** Start Available data **

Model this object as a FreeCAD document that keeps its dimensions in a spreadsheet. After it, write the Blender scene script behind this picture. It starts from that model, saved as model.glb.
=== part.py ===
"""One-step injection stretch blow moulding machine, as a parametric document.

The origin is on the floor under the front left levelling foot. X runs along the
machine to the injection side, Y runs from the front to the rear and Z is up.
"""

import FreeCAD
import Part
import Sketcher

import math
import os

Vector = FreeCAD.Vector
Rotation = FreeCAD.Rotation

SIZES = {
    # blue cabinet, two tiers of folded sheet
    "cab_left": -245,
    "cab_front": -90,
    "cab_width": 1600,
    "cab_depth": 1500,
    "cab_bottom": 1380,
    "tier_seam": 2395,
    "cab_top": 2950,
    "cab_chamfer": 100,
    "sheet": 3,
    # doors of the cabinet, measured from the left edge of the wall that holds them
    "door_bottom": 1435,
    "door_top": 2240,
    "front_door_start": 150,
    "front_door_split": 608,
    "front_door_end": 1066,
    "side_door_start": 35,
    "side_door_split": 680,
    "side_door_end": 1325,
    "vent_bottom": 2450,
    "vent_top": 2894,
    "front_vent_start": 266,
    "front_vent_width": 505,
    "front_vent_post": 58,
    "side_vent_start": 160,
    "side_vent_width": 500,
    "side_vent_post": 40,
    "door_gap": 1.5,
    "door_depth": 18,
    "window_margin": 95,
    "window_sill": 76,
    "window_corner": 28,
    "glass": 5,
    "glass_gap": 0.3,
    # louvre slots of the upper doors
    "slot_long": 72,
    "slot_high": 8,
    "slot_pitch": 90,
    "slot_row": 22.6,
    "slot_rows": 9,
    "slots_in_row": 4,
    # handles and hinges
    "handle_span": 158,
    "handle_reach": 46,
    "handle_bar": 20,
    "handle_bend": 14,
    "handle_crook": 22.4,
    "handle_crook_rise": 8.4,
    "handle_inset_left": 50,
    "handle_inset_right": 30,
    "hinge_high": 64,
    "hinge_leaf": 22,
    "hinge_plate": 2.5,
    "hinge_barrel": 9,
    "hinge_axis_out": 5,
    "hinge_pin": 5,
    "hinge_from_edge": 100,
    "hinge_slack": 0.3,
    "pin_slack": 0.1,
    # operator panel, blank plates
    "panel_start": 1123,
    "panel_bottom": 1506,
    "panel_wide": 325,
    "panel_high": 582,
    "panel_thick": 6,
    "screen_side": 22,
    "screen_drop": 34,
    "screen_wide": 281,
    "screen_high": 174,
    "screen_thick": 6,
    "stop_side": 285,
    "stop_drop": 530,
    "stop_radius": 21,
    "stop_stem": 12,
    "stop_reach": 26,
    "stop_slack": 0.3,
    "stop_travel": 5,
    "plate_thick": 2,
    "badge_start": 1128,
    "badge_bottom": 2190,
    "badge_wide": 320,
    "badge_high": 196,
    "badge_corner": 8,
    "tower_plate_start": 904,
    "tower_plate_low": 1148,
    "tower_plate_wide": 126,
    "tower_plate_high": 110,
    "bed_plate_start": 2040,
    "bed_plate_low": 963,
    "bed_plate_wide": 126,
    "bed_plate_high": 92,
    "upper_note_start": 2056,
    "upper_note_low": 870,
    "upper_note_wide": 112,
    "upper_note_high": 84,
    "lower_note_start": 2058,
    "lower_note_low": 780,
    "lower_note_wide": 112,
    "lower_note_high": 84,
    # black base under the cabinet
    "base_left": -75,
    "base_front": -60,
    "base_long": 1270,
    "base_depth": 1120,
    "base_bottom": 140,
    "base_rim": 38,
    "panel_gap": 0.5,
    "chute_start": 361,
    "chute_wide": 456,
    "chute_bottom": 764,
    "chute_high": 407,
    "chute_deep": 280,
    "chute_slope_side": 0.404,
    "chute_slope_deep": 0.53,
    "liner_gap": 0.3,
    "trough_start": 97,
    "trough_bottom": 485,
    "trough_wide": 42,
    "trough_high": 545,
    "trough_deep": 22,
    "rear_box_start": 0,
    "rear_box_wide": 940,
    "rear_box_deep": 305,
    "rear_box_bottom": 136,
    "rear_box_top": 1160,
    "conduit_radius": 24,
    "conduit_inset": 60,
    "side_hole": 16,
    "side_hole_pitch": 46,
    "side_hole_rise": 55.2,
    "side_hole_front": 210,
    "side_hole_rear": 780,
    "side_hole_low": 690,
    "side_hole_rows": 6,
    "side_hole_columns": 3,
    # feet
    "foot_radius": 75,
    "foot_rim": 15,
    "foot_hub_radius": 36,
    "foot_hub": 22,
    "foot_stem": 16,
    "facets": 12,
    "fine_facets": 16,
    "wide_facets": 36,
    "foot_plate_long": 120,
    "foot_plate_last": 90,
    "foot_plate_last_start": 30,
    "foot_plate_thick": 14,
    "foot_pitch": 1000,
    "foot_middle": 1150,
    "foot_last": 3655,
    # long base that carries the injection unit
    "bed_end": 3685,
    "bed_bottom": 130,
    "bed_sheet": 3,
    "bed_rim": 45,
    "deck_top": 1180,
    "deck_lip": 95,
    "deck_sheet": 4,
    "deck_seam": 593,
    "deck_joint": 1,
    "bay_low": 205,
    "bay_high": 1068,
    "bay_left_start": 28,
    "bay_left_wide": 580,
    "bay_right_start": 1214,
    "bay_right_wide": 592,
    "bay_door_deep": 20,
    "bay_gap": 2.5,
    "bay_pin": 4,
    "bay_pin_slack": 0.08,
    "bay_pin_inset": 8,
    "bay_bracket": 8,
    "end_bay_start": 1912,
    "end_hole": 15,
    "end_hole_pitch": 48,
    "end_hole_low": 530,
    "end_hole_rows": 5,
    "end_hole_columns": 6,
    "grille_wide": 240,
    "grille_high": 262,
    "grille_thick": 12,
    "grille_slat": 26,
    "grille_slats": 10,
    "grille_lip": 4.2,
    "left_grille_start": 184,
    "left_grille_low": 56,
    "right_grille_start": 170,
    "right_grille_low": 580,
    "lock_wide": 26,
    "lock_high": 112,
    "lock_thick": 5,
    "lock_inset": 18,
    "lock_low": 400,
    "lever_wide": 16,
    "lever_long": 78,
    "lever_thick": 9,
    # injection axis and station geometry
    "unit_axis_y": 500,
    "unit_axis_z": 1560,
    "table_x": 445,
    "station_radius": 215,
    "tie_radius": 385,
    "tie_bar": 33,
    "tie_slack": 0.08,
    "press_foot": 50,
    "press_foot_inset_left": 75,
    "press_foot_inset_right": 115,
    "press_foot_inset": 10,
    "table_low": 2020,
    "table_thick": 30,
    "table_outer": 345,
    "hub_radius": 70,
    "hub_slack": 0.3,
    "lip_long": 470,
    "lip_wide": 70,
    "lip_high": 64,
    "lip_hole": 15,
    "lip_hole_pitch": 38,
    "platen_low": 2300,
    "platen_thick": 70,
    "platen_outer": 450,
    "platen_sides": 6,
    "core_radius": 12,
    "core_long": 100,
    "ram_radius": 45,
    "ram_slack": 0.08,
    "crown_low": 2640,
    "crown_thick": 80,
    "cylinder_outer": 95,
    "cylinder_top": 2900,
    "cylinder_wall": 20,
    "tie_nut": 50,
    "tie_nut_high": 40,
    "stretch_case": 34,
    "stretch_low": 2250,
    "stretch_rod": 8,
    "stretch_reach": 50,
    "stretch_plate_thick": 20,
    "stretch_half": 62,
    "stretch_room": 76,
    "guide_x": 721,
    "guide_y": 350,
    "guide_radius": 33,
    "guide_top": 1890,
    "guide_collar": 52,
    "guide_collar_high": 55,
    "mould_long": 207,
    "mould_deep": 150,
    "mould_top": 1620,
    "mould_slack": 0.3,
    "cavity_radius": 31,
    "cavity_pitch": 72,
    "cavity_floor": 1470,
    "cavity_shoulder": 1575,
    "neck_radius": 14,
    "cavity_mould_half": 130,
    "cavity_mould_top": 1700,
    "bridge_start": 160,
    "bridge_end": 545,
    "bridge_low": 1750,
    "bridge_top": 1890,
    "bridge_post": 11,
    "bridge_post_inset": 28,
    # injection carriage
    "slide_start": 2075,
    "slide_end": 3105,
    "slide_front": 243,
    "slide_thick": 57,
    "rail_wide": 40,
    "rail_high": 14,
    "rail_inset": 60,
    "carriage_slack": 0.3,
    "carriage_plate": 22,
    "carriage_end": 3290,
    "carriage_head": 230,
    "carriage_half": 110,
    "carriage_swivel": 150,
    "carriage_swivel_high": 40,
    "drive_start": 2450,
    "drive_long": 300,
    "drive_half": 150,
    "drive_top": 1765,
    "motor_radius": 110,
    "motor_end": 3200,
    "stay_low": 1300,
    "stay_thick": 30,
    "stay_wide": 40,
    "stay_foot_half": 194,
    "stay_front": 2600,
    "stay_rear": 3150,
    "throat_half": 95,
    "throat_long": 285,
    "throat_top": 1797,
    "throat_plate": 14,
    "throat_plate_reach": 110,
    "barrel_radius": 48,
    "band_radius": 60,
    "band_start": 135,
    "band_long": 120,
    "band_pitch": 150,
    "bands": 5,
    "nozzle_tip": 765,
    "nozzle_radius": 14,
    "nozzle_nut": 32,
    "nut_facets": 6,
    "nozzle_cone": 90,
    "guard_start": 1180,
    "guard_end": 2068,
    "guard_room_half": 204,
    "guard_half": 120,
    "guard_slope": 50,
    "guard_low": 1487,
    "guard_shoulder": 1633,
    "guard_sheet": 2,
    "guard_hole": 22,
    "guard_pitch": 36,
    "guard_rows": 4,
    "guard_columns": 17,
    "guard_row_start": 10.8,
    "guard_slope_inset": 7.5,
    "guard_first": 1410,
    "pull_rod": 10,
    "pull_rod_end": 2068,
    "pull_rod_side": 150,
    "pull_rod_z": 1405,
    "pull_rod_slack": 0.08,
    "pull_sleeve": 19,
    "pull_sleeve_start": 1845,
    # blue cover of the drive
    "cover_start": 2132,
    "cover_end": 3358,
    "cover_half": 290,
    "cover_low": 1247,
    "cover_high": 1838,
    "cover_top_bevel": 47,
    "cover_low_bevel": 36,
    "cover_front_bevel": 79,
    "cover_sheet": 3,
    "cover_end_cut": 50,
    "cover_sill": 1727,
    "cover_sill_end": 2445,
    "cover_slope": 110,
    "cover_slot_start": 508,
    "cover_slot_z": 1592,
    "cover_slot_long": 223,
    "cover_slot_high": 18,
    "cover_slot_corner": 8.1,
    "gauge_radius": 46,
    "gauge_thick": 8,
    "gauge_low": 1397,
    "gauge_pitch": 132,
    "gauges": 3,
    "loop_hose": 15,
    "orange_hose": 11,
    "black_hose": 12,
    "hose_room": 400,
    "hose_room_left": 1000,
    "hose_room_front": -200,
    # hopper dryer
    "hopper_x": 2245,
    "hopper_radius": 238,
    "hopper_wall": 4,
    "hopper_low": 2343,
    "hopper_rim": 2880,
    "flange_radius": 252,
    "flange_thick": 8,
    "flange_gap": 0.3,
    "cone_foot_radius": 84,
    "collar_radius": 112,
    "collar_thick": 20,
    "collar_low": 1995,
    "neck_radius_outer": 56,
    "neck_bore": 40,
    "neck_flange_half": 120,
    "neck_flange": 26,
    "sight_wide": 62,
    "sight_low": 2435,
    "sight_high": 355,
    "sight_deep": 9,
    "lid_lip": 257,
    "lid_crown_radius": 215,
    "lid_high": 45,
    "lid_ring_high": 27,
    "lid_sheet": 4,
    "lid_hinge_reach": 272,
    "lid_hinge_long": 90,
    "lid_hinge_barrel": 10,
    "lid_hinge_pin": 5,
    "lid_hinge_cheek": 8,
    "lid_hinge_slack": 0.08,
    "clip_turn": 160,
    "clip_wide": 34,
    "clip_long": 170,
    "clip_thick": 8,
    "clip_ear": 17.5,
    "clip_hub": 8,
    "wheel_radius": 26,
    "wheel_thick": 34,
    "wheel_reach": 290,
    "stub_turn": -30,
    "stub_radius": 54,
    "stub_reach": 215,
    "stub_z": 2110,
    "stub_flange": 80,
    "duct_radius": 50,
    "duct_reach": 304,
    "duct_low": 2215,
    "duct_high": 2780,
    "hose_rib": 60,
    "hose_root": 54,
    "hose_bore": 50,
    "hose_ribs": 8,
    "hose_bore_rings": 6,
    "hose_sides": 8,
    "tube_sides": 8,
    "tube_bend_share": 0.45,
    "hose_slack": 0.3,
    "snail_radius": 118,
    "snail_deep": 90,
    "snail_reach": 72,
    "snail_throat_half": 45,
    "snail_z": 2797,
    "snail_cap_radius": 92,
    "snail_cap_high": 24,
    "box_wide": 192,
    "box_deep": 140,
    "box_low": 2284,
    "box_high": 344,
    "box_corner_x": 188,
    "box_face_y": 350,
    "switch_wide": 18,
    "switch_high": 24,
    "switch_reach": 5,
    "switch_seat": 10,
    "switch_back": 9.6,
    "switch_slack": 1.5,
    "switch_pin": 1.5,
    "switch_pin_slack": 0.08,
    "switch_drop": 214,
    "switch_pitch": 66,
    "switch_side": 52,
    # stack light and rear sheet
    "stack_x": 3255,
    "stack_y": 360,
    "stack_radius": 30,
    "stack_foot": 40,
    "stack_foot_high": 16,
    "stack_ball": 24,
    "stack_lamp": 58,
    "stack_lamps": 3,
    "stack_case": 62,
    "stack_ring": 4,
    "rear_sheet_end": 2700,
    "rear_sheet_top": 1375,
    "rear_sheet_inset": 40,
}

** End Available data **

Written request
Restate word for word only the lines running from the beginning of the data to the line holding "Rotation = FreeCAD.Rotation", both included.

Exercise answer
Model this object as a FreeCAD document that keeps its dimensions in a spreadsheet. After it, write the Blender scene script behind this picture. It starts from that model, saved as model.glb.
=== part.py ===
"""One-step injection stretch blow moulding machine, as a parametric document.

The origin is on the floor under the front left levelling foot. X runs along the
machine to the injection side, Y runs from the front to the rear and Z is up.
"""

import FreeCAD
import Part
import Sketcher

import math
import os

Vector = FreeCAD.Vector
Rotation = FreeCAD.Rotation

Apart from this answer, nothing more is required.